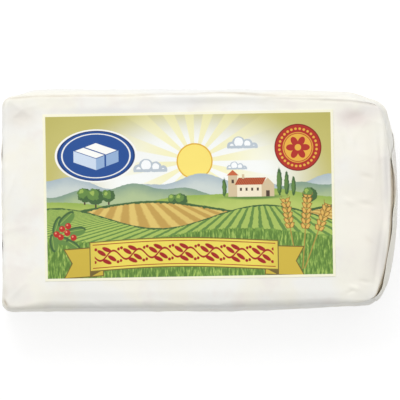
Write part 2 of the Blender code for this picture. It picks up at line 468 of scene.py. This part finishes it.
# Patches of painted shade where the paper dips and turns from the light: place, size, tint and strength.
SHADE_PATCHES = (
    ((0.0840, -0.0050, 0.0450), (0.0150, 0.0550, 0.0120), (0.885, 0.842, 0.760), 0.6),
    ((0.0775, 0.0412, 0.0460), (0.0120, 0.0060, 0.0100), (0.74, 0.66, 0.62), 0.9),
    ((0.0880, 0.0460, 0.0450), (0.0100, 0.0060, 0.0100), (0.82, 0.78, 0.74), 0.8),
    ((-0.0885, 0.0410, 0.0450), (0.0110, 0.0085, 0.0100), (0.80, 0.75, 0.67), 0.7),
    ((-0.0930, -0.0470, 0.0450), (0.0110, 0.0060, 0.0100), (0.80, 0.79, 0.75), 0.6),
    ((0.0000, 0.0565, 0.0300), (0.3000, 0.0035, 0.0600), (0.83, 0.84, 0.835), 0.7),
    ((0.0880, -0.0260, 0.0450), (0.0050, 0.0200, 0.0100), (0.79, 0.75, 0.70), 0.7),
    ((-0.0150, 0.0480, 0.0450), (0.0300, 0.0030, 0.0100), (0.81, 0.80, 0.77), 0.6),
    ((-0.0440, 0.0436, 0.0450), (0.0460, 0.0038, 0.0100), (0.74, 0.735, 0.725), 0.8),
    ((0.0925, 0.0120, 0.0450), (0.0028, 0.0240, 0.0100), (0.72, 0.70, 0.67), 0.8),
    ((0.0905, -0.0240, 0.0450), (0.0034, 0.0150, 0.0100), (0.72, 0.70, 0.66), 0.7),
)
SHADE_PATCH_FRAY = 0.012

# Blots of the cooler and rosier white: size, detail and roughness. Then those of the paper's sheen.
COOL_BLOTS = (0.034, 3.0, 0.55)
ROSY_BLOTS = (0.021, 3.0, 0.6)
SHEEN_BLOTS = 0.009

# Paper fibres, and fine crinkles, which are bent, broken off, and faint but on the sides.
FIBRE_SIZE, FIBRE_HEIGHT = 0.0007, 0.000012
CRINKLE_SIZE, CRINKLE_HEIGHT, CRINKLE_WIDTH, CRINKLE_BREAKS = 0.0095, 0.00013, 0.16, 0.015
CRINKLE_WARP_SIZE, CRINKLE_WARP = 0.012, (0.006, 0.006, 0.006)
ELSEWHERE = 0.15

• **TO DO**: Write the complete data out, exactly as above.

• **FINISHED ANSWER**:
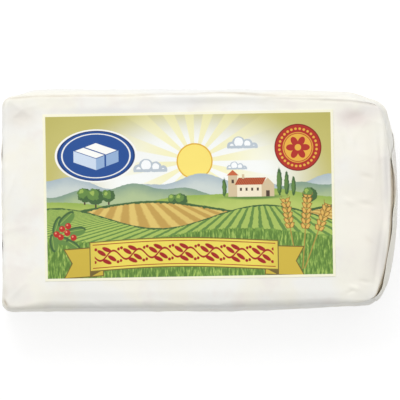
Write part 2 of the Blender code for this picture. It picks up at line 468 of scene.py. This part finishes it.
# Patches of painted shade where the paper dips and turns from the light: place, size, tint and strength.
SHADE_PATCHES = (
    ((0.0840, -0.0050, 0.0450), (0.0150, 0.0550, 0.0120), (0.885, 0.842, 0.760), 0.6),
    ((0.0775, 0.0412, 0.0460), (0.0120, 0.0060, 0.0100), (0.74, 0.66, 0.62), 0.9),
    ((0.0880, 0.0460, 0.0450), (0.0100, 0.0060, 0.0100), (0.82, 0.78, 0.74), 0.8),
    ((-0.0885, 0.0410, 0.0450), (0.0110, 0.0085, 0.0100), (0.80, 0.75, 0.67), 0.7),
    ((-0.0930, -0.0470, 0.0450), (0.0110, 0.0060, 0.0100), (0.80, 0.79, 0.75), 0.6),
    ((0.0000, 0.0565, 0.0300), (0.3000, 0.0035, 0.0600), (0.83, 0.84, 0.835), 0.7),
    ((0.0880, -0.0260, 0.0450), (0.0050, 0.0200, 0.0100), (0.79, 0.75, 0.70), 0.7),
    ((-0.0150, 0.0480, 0.0450), (0.0300, 0.0030, 0.0100), (0.81, 0.80, 0.77), 0.6),
    ((-0.0440, 0.0436, 0.0450), (0.0460, 0.0038, 0.0100), (0.74, 0.735, 0.725), 0.8),
    ((0.0925, 0.0120, 0.0450), (0.0028, 0.0240, 0.0100), (0.72, 0.70, 0.67), 0.8),
    ((0.0905, -0.0240, 0.0450), (0.0034, 0.0150, 0.0100), (0.72, 0.70, 0.66), 0.7),
)
SHADE_PATCH_FRAY = 0.012

# Blots of the cooler and rosier white: size, detail and roughness. Then those of the paper's sheen.
COOL_BLOTS = (0.034, 3.0, 0.55)
ROSY_BLOTS = (0.021, 3.0, 0.6)
SHEEN_BLOTS = 0.009

# Paper fibres, and fine crinkles, which are bent, broken off, and faint but on the sides.
FIBRE_SIZE, FIBRE_HEIGHT = 0.0007, 0.000012
CRINKLE_SIZE, CRINKLE_HEIGHT, CRINKLE_WIDTH, CRINKLE_BREAKS = 0.0095, 0.00013, 0.16, 0.015
CRINKLE_WARP_SIZE, CRINKLE_WARP = 0.012, (0.006, 0.006, 0.006)
ELSEWHERE = 0.15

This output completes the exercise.